De Blasio, who angered police when he first told of the father-son talk in 2014, revived the story on the debate stage after being asked by MSNBC host and moderator Rachel Maddow about Supreme Court nominations.
The mayor instead pivoted back to a previous prompt on gun control, then veered into relations between police and minorities.
“I’ve had to have very, very serious talks with my son, Dante, about how to protect himself in the streets of our city . . . including the fact that he has to take special caution because there have been too many tragedies between young men and our police,” de Blasio said.
In Florida Thursday, the mayor was unapologetic and ripped Lynch, without naming him.
“Ridiculous. Ridiculous and shameful,” he told The Post.
“We’ve been down this road before. Tens of millions of American parents have had the very same conversation with their children that I talk about I had with Dante .
“Tens of millions, and we should be able to acknowledge that openly in this country and then talk about how we heal that, how we fix that,” the mayor said.
“I said, ‘Look, we are bringing police and community together in New York, that’s something that should be celebrated.’ I am not surprised that [Lynch] continues to want to divide us.
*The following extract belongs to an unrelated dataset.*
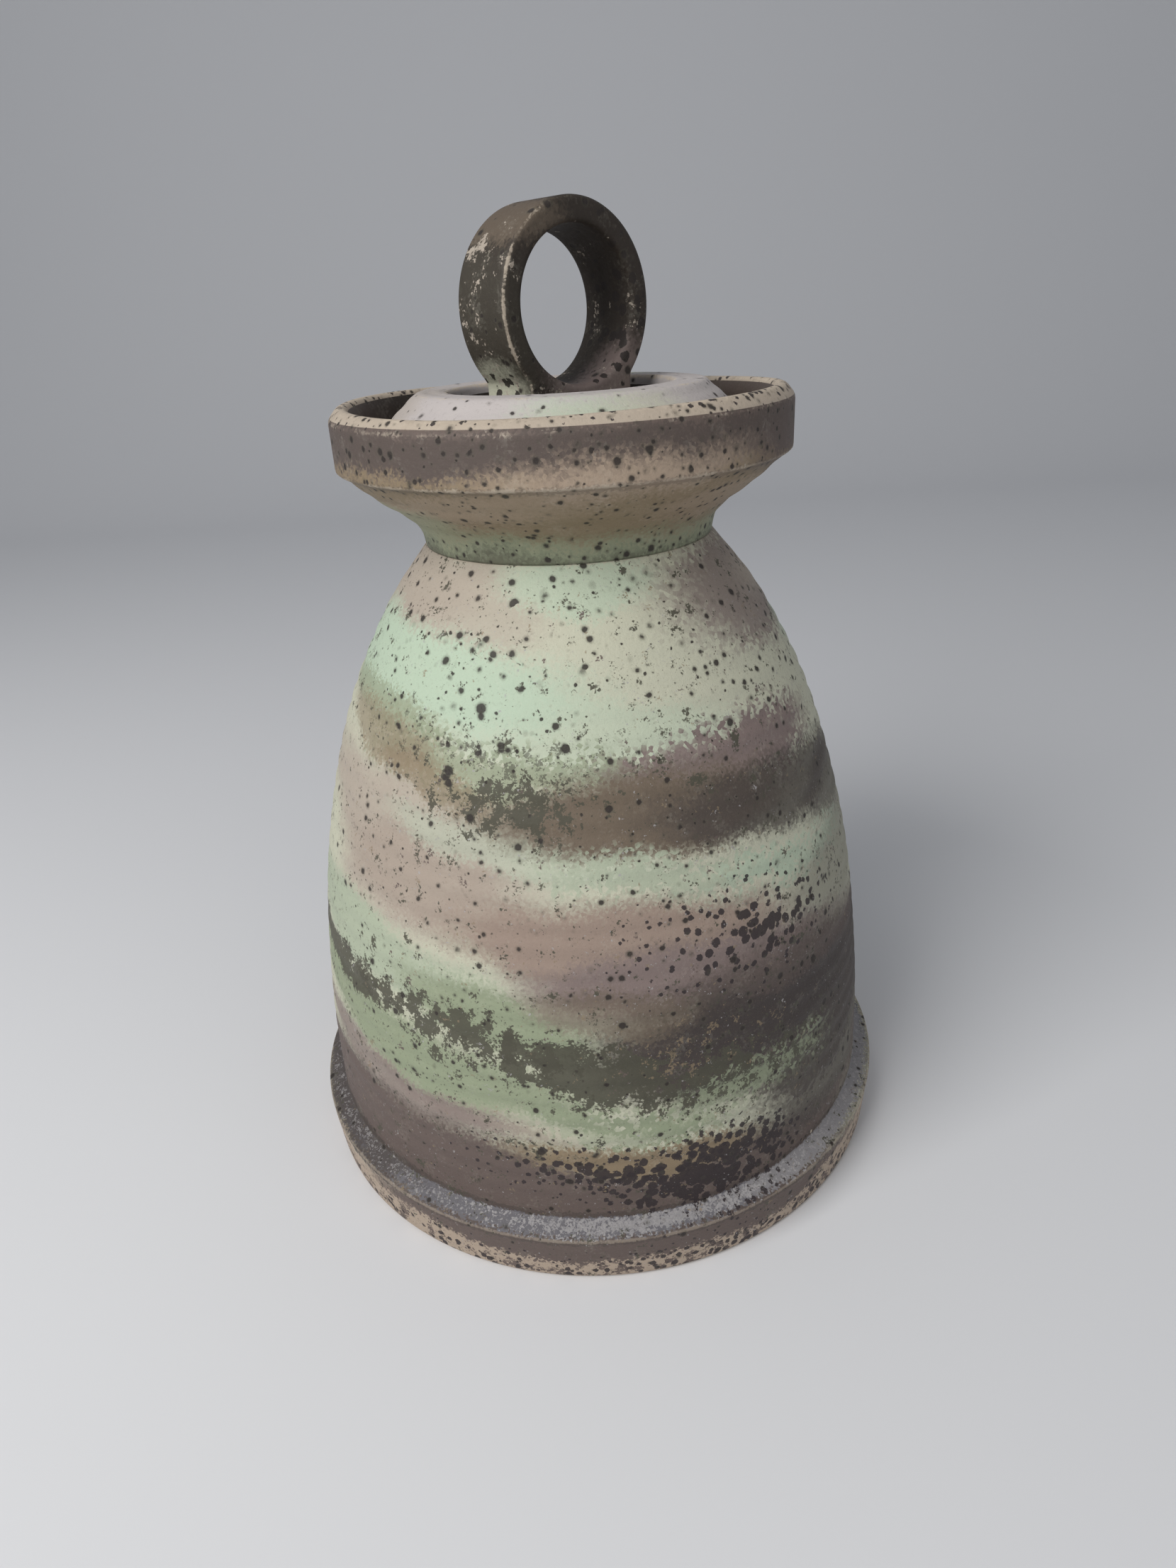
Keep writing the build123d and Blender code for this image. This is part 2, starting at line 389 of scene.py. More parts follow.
def mottle_layers(tree, places, fine, mottles):
    """A layer for each mottle, which crowds together towards the middle of its patch."""
    layers = []
    for mottle in mottles:
        cover = cover_of(tree, places[mottle["border"]], mottle)
        if mottle["spots"]:
            # blots round the cells' centres, wider towards the middle of the patch until they join
            field = add(tree, "ShaderNodeTexVoronoi", {
                "Vector": places["frayed"], "Scale": scale_of(mottle["size"])}, "Distance")
            field = add(tree, "ShaderNodeMath", {0: fine, 1: 0.4, 2: field}, operation="MULTIPLY_ADD")
            field = add(tree, "ShaderNodeMath", {0: 0.2, 1: field}, operation="SUBTRACT")
        else:
            # chips with torn edges, left where two glazes parted
            field = add(tree, "ShaderNodeTexNoise", {
                "Vector": places["torn"], "Scale": scale_of(mottle["size"]), "Detail": 4.0,
                "Roughness": 0.62}, "Fac")
            field = add(tree, "ShaderNodeMath", {0: field, 1: 0.66}, operation="SUBTRACT")
        crowded = add(tree, "ShaderNodeMath", {0: cover, 1: mottle["crowd"], 2: field},
                      operation="MULTIPLY_ADD")
        factor = add(tree, "ShaderNodeMapRange", {
            "Value": crowded, "From Min": 0.0, "From Max": 0.04, "To Max": mottle["strength"],
        }, interpolation_type="SMOOTHSTEP")
        layers.append((factor, getattr(bpy.context.scene.jar_glaze, mottle["colour"])))
    return layers


def spot_layers(tree, places, height, spots, gather):
    """Two layers for each size of spot, an olive halo and the spot, and the height with a pit at every
    spot. A cell of a mosaic holds one spot or none, and its luck sets how large. Spots run larger in
    clouds about 45 mm across, and where they gather."""
    palette = bpy.context.scene.jar_glaze
    crowd = add(tree, "ShaderNodeTexNoise", {
        "Vector": places["edge"], "Scale": scale_of(45), "Detail": 1.0}, "Fac")
    crowd = add(tree, "ShaderNodeMapRange", {
        "Value": crowd, "From Min": 0.3, "From Max": 0.62, "To Min": 0.6, "To Max": 1.0})
    if gather:
        cover = cover_of(tree, places["edge"], gather)
        crowd = add(tree, "ShaderNodeMath", {0: cover, 1: 0.25, 2: crowd}, operation="MULTIPLY_ADD")
    layers = []
    for number, (tint, cell_mm, radius_mm, share) in enumerate(spots):
        radius = radius_mm / cell_mm
        shifted = add(tree, "ShaderNodeVectorMath", {0: places["frayed"], 1: (0.031 * number,) * 3})
        cell = add(tree, "ShaderNodeTexVoronoi", {"Vector": shifted, "Scale": scale_of(cell_mm)}, "Color")
        luck = add(tree, "ShaderNodeSeparateColor", {0: cell})
        size = add(tree, "ShaderNodeMapRange", {
            "Value": luck, "From Min": 1 - share, "From Max": 1.0, "To Max": radius})
        size = add(tree, "ShaderNodeMath", {0: size, 1: crowd}, operation="MULTIPLY")
        depth = add(tree, "ShaderNodeMath", {0: size, 1: cell.node.outputs["Distance"]},
                    operation="SUBTRACT")
        halo = add(tree, "ShaderNodeMapRange", {
            "Value": depth, "From Min": -0.35 * radius, "From Max": 0.0, "To Max": 0.3})
        core = add(tree, "ShaderNodeMapRange", {
            "Value": depth, "From Min": 0.0, "From Max": 0.25 * radius, "To Max": 0.92})
        layers += [(halo, palette.olive), (core, getattr(palette, tint))]
        height = add(tree, "ShaderNodeMath", {0: core, 1: -0.4, 2: height}, operation="MULTIPLY_ADD")
    return layers, height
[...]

I’m talking about how to overcome our past and bring us together.”
De Blasio first invoked his conversations with Dante in December 2017 while addressing the death months earlier of Eric Garner, who died after cops on Staten Island tried to arrest him for selling loose cigarettes.
Days later, as the mayor and his entourage snaked through a jammed corridor at Woodhull Hospital, where two officers were pronounced dead hours earlier, scores of cops faced the walls to turn their backs on him.
Earlier, de Blasio approached a cluster of cops at the Brooklyn hospital and offered, “We’re all in this together.”
“No, we’re not,” one replied, according to a cop who witnessed the icy scene.
Hundreds of officers also turned their backs on a screen showing the mayor as he spoke at the funeral for those officers, Rafael Ramos and Wenjian Liu.